Angie's Recipes said...

These cupcakes look very tempting! Love the cracker bottom!

Choc Chip Uru @ Go Bake Yourself said...

Always want s'more of this :D

Cheers
Choc Chip Uru

Caroline Taylor said...

Looks SO good!

Pam said...

My sister LOVES s'mores so I know she would be thrilled with these cupcakes. Can't wait to make them for her.

Joanne said...

I really only like s'mores in the mix with other sweet treats...like these cupcakes! I've made something similar before and they were great!
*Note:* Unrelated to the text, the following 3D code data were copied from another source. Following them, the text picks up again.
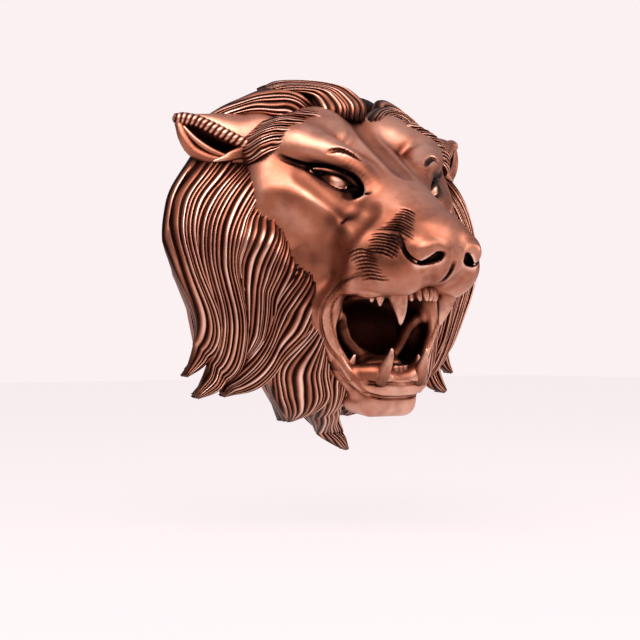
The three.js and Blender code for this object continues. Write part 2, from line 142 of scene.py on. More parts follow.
@dataclass(frozen=True)
class AntiqueCopper:
    """Copper plate on a casting, blackened with liver of sulphur and rubbed back by hand.

    The high places are bare and pinkish, flat places keep a thin brown coat, and the grooves
    hold a nearly black patina that is also rougher. The tone follows an attribute that also holds
    the shade and highlights painted onto the pieces.
    """

    name: str
    groove: str = "#0C0606"
    film_and_shade: str = "#432219"
    copper: str = "#A6664E"
    bright: str = "#DCA48D"
    bare: str = "#F6D9CD"
    stain: str = "#8E4A34"
    cloud_mm: float = 42.0
    streak_mm: float = 15.0
    # The sand grain of the real casting is finer than a pixel, so it is drawn coarser here.
    grain_mm: float = 1.3
    smooth: float = 0.35
    rough: float = 0.55
    grain_depth: float = 0.10
    unevenness: float = 0.18
    staining: float = 0.55

    def make(self) -> bpy.types.Material:
        """Build the material.

        Returns:
            The finished Blender material.
        """
        material = bpy.data.materials.new(self.name)
        material.use_nodes = True
        tree = material.node_tree
        shader = tree.nodes["Principled BSDF"]
        place = add_node(tree, "ShaderNodeTexCoord", {}, {}).outputs["Object"]
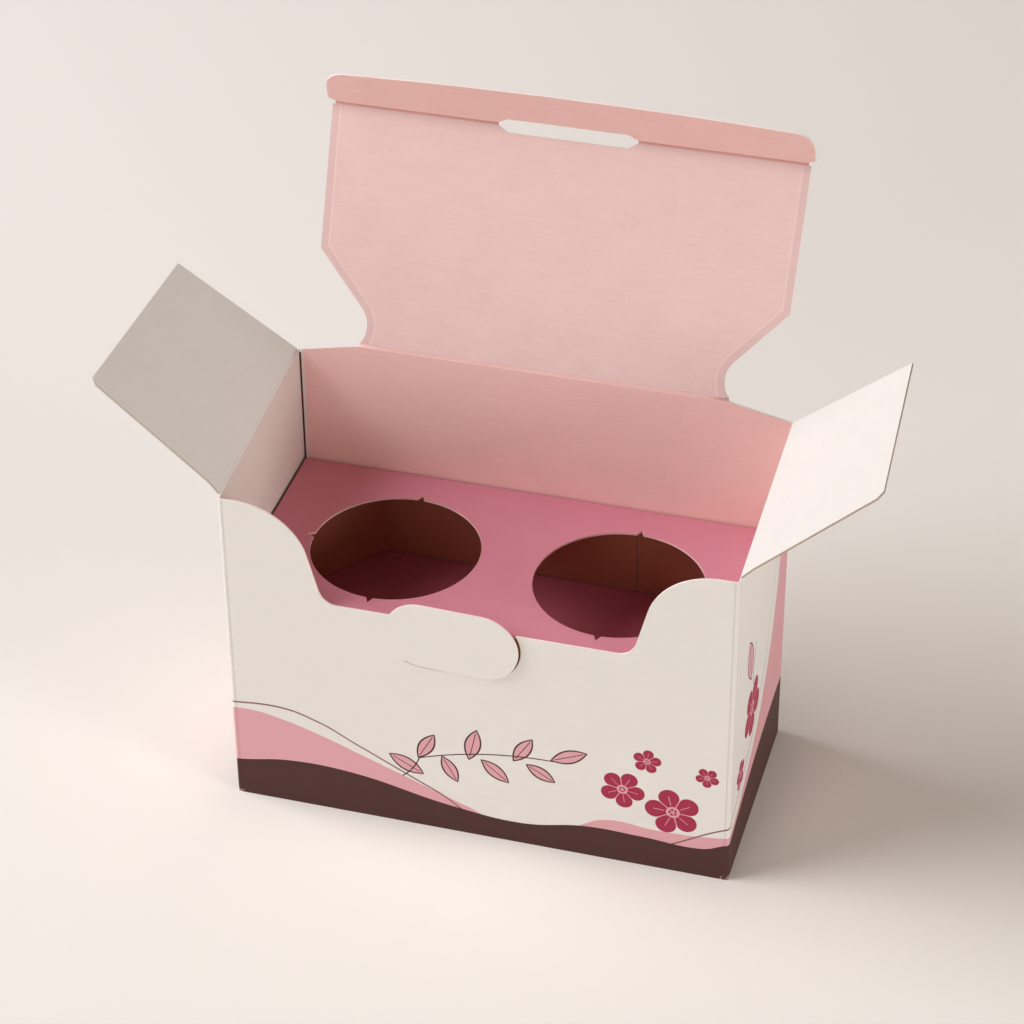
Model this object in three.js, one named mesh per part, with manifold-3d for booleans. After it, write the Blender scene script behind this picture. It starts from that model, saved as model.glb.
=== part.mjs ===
// A folding carton for two cups: a printed carton with a hinged lid, a tuck flap, two dust
// flaps and a cut-down front, holding a two-hole insert above a raised shelf.
// Millimetres, +Z up, front towards -Y. The origin is the middle of the base's underside.

import * as THREE from "three";
import { mergeVertices } from "three/addons/utils/BufferGeometryUtils.js";
import Module from "manifold-3d";

const wasm = await Module();
wasm.setup();

// Board: one thickness for every sheet
const BOARD = 0.7;
const GAP = 0.3; // clearance between neighbouring sheets
const FOLD_RADIUS = 1.0; // outside of a folded edge
const CREASE_SETBACK = 0.6; // bare hinge line on each side of a crease that folds past square
const LID_SETBACK = 0.45; // the same, on the lid's side of the lid's crease

// Carton
const WIDTH = 170;
const DEPTH = 80;
const SHOULDER_HEIGHT = 121.6; // side and front walls at the front corners
const REAR_RISE = 7; // side walls, from the front corners to the rear ones
const CREASE_RISE = 4.8; // rear wall, from its corners to the lid's crease
const CREASE_INSET = 21.8; // outer side to the end of the lid's crease

// Front cut-down: shoulder, swept curve and low edge
const WINDOW_INSET = 33.8; // outer side to the foot of the curve
const CURVE_TOP_INSET = 7; // outer side to the start of the curve
const CURVE_LEAN = 4.8; // how far the steep stretch leans outwards
const CURVE_SHOULDER_DROP = 17; // shoulder to the top of the steep stretch, at most half way
const CURVE_FOOT = 5.5; // size of the rounded inner corner
const SHOULDER_PULL = 12; // how far the level end of the curve reaches in
const LIP = 0.8; // low edge above the insert's top

// Lock tongue, cut out of the front wall and sprung out at its right end
const TONGUE_WIDTH = 45;
const TONGUE_HEIGHT = 24.6;
const TONGUE_OFFSET = -8; // from the middle of the front, towards the left
const TONGUE_RISE = 6; // above the low edge
const TONGUE_KERF = 0.5;
const TONGUE_ROOT = 6.5; // left end to the line it bends about
const TONGUE_SPRING = 2.2; // degrees

// Lid, at its rest angle above the horizontal behind the carton
const LID_ANGLE = 65;
const LID_SIDE_INSET = 4.8; // outer side to the lid's long edge
const LID_EDGE_TAPER = 0.8; // the long edges widen this much towards the front crease
const LID_FRONT_CLEARANCE = 0.65; // front wall's inner face to the front crease, lid closed
const LID_CLOSED_DROP = 10.3; // height that the closed lid loses from rear to front
const LID_NECK_RADIUS = 9.3; // relief cut beside each end of the crease
const LID_NECK_CENTRE = 6.2; // crease to the centre of the relief
const LID_CORNER_REACH = 30.4; // crease to the corner where the edges run straight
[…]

Big Rigs 'n Lil' Cookies said...

We would absolutely adore these. There is a problem with the recipe though, it makes 24? That is a lot of cupcakes for me to devour ;) I would have to make these on a week night so I would take at least half into the office the next day!

Beth said...

I'm a big fan of S'more flavours, and I've got S'more ice cream, cookies and bar recipes on my blog. Your cupcakes sound terrific (bloodshot eye and all!).

Juliana said...

You are not going to believe, I have never had s'more...now I see why people go crazy for it. The cupcake looks delicious...very tempting indeed.
Thanks for the recipe Grace :D

Blond Duck said...

Yum!

sprinklesandsauce said...

i wish i bit that cupcake! yum! ;)

Bianca @ Confessions of a Chocoholic said...
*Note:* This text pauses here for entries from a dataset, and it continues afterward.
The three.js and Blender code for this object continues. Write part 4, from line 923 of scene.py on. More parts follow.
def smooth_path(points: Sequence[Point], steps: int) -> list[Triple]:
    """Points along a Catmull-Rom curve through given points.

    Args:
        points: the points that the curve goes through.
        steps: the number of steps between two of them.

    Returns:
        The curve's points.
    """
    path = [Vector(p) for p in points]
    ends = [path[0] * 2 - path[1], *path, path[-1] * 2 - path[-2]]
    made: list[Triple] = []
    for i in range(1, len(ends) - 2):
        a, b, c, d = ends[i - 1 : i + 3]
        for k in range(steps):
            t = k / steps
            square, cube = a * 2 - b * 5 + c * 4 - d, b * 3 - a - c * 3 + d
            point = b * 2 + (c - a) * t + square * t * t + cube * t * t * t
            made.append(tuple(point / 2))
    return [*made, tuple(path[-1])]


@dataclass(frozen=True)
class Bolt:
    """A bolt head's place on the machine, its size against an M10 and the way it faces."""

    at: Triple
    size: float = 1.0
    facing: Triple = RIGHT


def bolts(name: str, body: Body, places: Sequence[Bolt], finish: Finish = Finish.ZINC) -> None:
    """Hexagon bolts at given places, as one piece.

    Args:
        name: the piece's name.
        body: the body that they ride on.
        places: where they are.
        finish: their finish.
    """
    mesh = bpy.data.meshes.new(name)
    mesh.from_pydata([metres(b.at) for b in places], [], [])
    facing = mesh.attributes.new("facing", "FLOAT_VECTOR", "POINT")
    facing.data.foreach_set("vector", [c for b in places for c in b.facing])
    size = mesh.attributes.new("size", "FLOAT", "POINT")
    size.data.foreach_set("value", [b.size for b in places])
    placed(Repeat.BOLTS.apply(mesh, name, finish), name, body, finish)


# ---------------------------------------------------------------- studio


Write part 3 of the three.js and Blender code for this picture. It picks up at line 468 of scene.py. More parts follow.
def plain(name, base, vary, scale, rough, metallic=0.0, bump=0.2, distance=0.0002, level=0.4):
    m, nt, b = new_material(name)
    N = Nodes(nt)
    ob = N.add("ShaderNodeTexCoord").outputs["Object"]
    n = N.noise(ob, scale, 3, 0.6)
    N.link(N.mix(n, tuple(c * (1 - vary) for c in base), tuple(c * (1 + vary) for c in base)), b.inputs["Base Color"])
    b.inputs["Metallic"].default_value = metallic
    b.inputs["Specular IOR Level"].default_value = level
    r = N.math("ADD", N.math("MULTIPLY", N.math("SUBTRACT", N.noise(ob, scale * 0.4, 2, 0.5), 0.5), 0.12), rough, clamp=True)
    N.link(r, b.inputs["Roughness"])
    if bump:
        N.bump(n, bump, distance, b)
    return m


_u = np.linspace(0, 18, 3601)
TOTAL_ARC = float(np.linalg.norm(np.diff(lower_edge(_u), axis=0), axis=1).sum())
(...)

I like smores in any way, shape, or form, and I would certainly welcome one (or three) of these cupcakes!

pam said...

I'm all for s'mores without a campfire!

Lucy @ Lucyeats said...

S'moreish indeed! That looks delightful!

I Wilkerson said...

You know even at the campfire (which I still get every summer), I find myself going more for the toasted marshmallows than the whole s'more now. I think I have just gotten attached to the small bites concept. But your cupcakes look lovely and almost mysteriously complex. Happy Easter!

Amy (Savory Moments) said...

These cupcakes look yummy, Grace! I only ever ate S'mores when camping, and I've never been a big marshmallow fan.

Laura said...

I think the entire purpose to my parents' little clay fire pit thingie in their backyard is to be able to regularly make s'mores all summer long! These look wonderful!